(THE EXERCISE):
Return only the lines between the line holding "it stands on" and the line holding "thing.rotation_euler = (Vector(target)", the two boundary lines included, exactly as they appear.

(ENTRIES SUPPLIED):

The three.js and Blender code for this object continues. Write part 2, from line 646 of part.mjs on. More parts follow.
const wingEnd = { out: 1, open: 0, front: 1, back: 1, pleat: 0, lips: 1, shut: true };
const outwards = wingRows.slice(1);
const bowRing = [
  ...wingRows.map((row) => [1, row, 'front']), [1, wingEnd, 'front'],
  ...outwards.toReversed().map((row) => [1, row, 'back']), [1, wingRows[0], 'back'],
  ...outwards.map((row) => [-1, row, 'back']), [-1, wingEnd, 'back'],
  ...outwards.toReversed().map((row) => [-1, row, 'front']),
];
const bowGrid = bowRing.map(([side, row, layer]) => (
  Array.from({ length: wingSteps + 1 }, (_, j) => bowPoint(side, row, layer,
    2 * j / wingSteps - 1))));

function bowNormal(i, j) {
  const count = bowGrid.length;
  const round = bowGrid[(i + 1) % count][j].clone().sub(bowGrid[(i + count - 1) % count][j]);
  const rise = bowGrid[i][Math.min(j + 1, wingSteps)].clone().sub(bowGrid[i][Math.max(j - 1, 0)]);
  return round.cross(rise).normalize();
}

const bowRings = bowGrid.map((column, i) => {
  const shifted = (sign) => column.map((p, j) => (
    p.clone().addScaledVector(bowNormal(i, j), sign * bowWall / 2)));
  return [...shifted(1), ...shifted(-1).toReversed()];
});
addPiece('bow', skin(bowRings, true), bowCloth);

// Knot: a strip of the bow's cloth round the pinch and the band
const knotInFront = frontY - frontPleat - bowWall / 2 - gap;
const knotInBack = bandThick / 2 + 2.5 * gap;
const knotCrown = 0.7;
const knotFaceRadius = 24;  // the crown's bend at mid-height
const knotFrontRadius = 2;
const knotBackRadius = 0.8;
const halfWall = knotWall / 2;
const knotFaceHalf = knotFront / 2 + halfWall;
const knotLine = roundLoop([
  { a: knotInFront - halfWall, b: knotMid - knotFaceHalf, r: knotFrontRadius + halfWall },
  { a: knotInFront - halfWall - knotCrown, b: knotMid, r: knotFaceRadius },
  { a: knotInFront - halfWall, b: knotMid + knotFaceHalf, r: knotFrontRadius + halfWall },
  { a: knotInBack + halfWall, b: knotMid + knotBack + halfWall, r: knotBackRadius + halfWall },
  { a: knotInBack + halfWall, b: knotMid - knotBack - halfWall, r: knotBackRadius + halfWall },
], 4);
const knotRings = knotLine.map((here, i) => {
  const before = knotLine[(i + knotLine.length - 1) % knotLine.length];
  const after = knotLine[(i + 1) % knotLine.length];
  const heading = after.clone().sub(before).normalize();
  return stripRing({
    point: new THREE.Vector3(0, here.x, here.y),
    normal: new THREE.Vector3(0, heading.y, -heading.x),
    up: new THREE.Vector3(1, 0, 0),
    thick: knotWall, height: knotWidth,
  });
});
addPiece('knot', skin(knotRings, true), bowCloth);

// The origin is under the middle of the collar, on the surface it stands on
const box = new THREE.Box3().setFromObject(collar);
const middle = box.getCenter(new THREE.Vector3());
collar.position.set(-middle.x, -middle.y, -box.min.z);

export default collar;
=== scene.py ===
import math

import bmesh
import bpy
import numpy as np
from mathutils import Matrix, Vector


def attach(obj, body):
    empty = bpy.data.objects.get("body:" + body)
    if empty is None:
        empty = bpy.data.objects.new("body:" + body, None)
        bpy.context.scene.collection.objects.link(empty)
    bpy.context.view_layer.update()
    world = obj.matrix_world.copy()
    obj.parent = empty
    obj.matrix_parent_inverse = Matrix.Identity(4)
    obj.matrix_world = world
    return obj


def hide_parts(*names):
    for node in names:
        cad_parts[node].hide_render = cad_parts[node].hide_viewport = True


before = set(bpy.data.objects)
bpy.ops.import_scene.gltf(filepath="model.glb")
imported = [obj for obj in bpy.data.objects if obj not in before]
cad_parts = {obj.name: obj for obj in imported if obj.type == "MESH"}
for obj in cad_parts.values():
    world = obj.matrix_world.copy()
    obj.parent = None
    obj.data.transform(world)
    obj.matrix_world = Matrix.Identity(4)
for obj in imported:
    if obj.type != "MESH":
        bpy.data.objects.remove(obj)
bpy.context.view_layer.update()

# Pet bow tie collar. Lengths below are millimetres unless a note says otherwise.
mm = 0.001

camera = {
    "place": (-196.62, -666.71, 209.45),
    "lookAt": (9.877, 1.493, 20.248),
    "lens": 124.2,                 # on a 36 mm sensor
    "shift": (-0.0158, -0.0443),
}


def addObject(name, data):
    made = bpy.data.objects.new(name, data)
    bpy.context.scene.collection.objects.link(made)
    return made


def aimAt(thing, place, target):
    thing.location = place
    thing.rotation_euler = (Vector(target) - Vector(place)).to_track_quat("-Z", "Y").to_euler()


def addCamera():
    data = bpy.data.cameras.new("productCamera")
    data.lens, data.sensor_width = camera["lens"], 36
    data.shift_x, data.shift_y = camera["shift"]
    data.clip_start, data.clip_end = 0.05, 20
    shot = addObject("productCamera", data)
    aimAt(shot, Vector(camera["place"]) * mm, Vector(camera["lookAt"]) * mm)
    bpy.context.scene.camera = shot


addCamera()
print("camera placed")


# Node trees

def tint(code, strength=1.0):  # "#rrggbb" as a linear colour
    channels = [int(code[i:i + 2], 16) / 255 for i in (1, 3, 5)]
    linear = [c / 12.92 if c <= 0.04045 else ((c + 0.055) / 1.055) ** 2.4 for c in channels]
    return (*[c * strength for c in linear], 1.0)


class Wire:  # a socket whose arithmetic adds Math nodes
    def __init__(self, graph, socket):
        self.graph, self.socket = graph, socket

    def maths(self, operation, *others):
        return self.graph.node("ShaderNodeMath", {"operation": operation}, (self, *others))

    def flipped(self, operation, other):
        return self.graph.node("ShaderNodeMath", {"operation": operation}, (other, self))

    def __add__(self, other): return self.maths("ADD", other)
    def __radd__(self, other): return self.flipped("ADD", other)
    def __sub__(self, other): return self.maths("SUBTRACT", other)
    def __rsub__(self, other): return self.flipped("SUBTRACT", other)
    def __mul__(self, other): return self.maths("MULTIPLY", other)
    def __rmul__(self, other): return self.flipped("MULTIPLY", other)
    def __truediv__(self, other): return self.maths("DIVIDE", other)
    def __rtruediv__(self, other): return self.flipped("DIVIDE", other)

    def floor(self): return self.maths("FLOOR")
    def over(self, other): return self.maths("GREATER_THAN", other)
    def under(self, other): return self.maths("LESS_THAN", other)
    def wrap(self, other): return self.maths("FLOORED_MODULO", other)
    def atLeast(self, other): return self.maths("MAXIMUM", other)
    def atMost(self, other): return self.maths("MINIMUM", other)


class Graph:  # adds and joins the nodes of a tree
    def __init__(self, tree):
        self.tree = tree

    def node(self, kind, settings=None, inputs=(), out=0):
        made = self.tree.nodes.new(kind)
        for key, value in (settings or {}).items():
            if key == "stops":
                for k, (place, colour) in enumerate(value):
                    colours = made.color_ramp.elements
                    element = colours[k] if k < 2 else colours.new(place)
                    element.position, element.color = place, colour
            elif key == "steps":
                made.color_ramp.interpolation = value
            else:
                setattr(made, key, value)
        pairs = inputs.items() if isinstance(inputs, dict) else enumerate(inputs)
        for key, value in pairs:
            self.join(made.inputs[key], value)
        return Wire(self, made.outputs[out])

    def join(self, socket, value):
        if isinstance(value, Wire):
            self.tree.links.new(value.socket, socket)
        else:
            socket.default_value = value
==
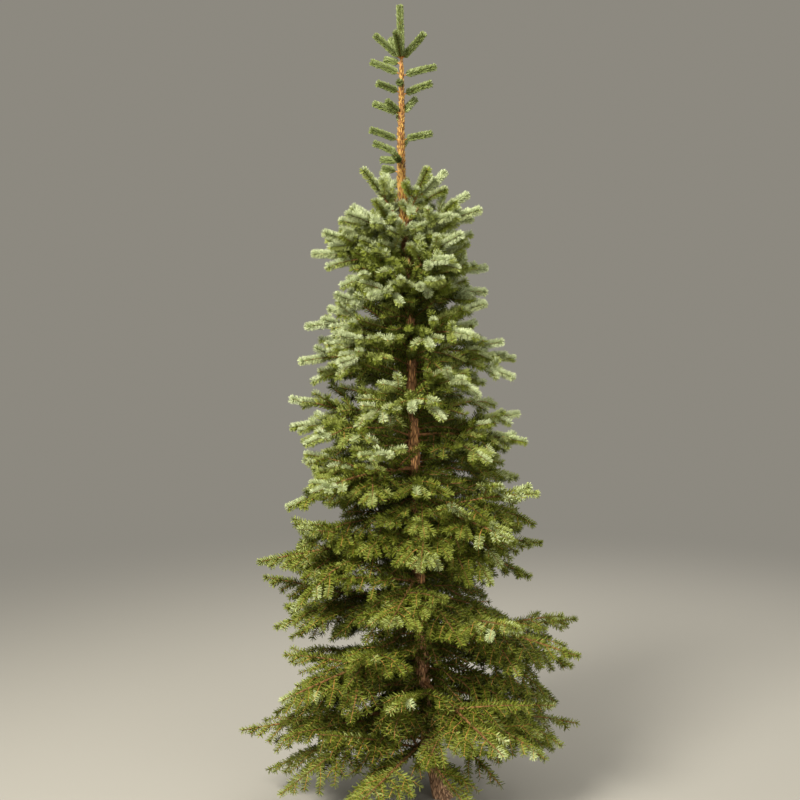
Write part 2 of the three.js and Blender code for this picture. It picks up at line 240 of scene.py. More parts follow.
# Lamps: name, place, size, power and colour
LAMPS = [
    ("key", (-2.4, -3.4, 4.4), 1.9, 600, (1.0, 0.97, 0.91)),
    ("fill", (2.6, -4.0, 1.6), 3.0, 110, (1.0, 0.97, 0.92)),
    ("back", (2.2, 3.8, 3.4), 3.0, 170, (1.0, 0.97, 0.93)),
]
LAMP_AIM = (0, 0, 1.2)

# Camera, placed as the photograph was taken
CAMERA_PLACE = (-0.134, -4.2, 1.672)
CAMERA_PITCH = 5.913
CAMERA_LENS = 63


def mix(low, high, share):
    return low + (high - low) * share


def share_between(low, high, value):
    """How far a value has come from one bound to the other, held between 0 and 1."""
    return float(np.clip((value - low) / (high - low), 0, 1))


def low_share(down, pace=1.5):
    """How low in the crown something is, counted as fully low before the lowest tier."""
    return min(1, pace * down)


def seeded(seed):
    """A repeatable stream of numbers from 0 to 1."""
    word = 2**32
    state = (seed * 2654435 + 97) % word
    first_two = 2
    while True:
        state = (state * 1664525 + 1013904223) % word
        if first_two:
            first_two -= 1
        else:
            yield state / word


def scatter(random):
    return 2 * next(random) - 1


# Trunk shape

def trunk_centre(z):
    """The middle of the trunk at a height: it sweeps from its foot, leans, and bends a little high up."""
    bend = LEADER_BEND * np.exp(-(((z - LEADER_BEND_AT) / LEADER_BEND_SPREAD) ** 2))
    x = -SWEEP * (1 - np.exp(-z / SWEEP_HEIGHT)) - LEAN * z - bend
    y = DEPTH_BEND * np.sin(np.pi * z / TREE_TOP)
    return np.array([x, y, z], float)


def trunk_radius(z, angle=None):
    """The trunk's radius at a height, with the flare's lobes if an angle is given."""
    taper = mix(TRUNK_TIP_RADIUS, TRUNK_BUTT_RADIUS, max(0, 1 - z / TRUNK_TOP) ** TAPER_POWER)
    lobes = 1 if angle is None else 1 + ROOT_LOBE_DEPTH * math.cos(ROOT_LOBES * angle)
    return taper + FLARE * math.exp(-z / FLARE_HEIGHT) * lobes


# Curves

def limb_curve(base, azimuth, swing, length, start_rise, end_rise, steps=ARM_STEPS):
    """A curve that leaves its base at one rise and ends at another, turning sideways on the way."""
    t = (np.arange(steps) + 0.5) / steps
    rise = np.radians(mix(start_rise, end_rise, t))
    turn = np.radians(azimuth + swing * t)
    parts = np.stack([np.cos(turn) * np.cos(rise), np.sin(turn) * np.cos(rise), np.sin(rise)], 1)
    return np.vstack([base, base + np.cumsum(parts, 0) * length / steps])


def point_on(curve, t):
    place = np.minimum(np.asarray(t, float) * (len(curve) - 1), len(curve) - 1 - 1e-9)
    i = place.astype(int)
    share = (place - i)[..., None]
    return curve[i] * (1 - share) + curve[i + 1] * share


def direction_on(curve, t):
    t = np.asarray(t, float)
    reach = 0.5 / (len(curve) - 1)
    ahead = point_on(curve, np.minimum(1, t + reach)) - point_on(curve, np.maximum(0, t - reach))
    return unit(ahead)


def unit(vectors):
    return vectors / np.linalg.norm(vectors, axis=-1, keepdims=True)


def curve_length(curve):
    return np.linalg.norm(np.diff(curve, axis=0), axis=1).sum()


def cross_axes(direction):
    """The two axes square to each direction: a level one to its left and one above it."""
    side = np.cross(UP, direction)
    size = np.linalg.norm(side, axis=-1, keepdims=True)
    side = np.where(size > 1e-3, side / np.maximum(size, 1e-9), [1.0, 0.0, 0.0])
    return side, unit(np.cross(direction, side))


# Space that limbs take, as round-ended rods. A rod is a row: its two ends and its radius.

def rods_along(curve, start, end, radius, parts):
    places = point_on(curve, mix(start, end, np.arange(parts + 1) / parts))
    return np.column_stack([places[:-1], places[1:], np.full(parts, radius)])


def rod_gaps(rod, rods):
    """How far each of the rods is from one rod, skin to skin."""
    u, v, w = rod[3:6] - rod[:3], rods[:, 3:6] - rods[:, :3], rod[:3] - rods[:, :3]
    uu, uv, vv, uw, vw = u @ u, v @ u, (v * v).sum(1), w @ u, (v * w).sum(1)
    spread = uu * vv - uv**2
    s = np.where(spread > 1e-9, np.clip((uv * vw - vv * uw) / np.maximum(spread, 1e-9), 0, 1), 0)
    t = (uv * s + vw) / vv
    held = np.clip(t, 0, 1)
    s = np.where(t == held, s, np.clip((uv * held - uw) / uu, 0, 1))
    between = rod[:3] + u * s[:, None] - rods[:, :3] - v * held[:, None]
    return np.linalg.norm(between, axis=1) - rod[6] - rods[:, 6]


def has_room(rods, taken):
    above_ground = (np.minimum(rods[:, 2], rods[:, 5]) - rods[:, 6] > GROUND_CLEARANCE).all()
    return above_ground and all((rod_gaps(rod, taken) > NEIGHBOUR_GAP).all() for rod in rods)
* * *
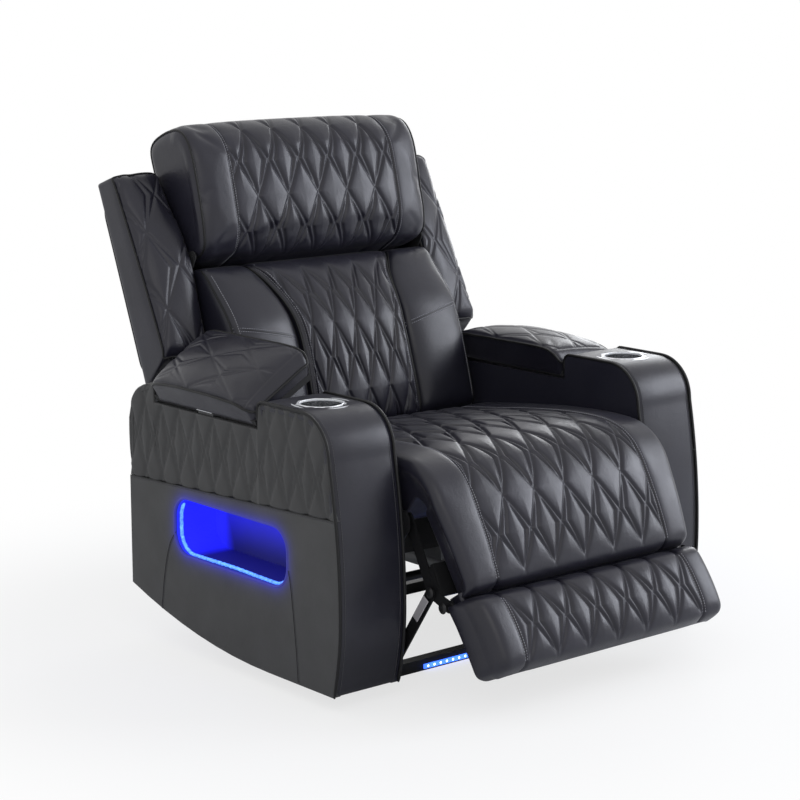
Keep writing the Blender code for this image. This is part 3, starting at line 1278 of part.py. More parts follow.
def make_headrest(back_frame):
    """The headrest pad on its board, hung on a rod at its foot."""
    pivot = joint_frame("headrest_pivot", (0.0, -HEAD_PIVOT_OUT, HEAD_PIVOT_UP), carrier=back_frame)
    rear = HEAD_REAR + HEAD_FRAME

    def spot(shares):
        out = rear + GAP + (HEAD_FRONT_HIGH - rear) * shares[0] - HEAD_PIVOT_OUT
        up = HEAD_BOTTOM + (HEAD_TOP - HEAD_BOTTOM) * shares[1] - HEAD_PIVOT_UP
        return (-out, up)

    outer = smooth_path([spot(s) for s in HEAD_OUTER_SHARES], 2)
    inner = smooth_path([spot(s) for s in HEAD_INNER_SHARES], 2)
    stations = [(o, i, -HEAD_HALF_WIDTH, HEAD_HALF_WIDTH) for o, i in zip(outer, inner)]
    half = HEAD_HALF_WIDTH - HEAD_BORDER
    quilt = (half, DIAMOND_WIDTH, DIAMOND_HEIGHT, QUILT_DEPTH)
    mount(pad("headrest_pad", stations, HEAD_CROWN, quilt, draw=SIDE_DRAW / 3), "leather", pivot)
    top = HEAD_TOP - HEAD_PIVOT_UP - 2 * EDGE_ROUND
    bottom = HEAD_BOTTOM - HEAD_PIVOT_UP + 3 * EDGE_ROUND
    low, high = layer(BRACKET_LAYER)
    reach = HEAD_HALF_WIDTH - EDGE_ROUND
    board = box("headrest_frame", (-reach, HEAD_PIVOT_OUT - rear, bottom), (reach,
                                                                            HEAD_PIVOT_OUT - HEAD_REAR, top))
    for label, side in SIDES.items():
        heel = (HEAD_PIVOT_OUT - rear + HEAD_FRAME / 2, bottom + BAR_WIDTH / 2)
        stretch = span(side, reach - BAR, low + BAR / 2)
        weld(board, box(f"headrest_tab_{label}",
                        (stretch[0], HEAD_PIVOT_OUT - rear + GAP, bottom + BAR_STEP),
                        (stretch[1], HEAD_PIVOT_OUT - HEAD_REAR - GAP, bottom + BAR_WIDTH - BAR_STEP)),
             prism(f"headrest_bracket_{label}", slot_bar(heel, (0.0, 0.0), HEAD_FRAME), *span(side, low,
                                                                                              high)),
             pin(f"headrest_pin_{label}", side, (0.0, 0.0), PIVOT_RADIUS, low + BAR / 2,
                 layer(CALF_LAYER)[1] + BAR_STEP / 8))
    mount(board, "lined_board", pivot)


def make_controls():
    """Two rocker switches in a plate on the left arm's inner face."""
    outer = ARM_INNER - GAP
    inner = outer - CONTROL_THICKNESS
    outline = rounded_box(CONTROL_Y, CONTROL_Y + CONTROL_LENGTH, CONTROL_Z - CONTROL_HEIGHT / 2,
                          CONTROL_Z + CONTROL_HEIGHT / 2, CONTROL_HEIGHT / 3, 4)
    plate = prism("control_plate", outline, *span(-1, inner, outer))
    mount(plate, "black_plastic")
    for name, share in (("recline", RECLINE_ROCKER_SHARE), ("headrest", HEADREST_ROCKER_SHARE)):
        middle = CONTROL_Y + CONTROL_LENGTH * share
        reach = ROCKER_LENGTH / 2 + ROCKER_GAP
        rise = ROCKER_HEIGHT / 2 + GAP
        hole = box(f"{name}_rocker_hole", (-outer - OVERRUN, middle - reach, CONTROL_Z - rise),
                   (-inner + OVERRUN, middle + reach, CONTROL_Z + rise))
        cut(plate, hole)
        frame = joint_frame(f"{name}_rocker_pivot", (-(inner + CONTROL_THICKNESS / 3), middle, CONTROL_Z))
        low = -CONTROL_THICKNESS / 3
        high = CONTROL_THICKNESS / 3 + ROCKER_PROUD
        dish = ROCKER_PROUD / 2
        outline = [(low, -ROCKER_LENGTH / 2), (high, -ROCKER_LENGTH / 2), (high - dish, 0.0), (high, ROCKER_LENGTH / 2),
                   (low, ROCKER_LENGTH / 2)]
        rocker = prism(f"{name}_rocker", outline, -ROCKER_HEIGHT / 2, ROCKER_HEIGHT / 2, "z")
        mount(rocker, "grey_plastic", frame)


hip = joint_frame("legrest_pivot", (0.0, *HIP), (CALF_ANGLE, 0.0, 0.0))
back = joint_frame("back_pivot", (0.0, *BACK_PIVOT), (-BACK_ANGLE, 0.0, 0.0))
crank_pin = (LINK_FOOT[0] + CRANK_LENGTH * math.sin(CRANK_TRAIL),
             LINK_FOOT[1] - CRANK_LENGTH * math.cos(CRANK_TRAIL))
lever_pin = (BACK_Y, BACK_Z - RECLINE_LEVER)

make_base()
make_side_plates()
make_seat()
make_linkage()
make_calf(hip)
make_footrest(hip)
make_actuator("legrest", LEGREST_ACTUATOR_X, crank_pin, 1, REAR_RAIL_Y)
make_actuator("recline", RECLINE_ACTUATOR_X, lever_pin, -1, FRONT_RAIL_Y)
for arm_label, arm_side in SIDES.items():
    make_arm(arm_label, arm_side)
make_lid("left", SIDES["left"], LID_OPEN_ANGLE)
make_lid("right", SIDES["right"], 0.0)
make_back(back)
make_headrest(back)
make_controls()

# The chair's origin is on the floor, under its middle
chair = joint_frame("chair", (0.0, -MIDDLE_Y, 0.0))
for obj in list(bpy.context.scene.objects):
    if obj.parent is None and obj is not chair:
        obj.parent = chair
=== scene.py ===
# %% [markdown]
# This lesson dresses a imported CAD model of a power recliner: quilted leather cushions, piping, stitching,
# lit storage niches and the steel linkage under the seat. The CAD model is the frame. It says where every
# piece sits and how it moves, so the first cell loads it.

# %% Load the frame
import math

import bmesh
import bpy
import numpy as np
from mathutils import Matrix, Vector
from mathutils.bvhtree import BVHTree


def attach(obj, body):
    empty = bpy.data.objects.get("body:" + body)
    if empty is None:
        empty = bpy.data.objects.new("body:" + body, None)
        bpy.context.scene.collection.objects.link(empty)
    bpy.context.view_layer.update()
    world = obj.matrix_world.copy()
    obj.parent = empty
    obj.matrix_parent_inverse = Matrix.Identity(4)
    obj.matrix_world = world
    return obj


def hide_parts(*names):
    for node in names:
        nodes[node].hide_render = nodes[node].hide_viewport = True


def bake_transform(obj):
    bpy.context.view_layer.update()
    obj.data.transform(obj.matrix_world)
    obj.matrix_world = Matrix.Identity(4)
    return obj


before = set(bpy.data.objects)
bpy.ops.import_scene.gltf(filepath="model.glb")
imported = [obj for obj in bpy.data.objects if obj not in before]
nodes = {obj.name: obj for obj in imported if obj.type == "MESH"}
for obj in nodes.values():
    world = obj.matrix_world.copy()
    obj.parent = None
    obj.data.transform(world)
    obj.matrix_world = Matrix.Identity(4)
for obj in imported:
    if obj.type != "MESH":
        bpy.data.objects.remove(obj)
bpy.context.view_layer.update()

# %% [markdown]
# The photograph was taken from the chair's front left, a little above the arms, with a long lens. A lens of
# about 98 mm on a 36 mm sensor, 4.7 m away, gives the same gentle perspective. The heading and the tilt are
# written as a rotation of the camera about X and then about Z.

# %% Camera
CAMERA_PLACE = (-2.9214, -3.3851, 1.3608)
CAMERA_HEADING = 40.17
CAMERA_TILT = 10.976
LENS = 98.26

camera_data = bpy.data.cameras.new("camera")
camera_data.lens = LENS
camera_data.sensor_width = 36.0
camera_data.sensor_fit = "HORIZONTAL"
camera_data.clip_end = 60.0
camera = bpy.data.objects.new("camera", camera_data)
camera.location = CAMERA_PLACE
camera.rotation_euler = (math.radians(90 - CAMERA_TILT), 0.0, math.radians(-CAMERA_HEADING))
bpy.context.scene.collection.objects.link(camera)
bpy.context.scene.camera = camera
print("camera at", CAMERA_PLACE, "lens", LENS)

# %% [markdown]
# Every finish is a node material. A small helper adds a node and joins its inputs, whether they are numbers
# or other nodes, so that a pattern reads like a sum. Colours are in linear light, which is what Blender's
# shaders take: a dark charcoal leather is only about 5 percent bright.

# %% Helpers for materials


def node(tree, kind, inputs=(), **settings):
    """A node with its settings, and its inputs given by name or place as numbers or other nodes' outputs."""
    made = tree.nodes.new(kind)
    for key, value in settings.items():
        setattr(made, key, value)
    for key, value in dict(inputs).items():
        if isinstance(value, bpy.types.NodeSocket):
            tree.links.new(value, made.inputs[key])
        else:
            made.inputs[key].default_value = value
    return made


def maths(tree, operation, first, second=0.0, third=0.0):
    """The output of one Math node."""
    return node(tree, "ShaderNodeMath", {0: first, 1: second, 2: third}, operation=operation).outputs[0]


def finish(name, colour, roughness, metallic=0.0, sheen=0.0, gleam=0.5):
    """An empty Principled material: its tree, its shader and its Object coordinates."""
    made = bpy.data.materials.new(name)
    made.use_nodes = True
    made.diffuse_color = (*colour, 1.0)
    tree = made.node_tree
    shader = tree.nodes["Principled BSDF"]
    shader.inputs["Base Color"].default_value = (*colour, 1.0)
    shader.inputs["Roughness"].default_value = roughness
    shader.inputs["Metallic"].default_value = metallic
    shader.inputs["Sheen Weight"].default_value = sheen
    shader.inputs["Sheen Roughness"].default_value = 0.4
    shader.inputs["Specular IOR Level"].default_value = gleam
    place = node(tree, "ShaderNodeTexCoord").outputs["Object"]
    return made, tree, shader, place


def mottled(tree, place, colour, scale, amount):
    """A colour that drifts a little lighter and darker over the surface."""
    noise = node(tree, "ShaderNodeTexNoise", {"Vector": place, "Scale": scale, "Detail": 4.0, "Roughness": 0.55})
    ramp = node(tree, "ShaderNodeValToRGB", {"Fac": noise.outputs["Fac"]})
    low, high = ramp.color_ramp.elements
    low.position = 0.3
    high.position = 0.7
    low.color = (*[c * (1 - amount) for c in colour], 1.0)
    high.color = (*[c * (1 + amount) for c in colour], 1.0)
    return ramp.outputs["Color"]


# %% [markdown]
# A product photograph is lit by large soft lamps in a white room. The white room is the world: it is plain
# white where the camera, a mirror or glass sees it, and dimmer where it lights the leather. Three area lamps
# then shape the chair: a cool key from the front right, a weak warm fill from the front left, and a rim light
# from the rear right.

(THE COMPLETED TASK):
// The origin is under the middle of the collar, on the surface it stands on
const box = new THREE.Box3().setFromObject(collar);
const middle = box.getCenter(new THREE.Vector3());
collar.position.set(-middle.x, -middle.y, -box.min.z);

export default collar;
=== scene.py ===
import math

import bmesh
import bpy
import numpy as np
from mathutils import Matrix, Vector


def attach(obj, body):
    empty = bpy.data.objects.get("body:" + body)
    if empty is None:
        empty = bpy.data.objects.new("body:" + body, None)
        bpy.context.scene.collection.objects.link(empty)
    bpy.context.view_layer.update()
    world = obj.matrix_world.copy()
    obj.parent = empty
    obj.matrix_parent_inverse = Matrix.Identity(4)
    obj.matrix_world = world
    return obj


def hide_parts(*names):
    for node in names:
        cad_parts[node].hide_render = cad_parts[node].hide_viewport = True


before = set(bpy.data.objects)
bpy.ops.import_scene.gltf(filepath="model.glb")
imported = [obj for obj in bpy.data.objects if obj not in before]
cad_parts = {obj.name: obj for obj in imported if obj.type == "MESH"}
for obj in cad_parts.values():
    world = obj.matrix_world.copy()
    obj.parent = None
    obj.data.transform(world)
    obj.matrix_world = Matrix.Identity(4)
for obj in imported:
    if obj.type != "MESH":
        bpy.data.objects.remove(obj)
bpy.context.view_layer.update()

# Pet bow tie collar. Lengths below are millimetres unless a note says otherwise.
mm = 0.001

camera = {
    "place": (-196.62, -666.71, 209.45),
    "lookAt": (9.877, 1.493, 20.248),
    "lens": 124.2,                 # on a 36 mm sensor
    "shift": (-0.0158, -0.0443),
}


def addObject(name, data):
    made = bpy.data.objects.new(name, data)
    bpy.context.scene.collection.objects.link(made)
    return made


def aimAt(thing, place, target):
    thing.location = place
    thing.rotation_euler = (Vector(target) - Vector(place)).to_track_quat("-Z", "Y").to_euler()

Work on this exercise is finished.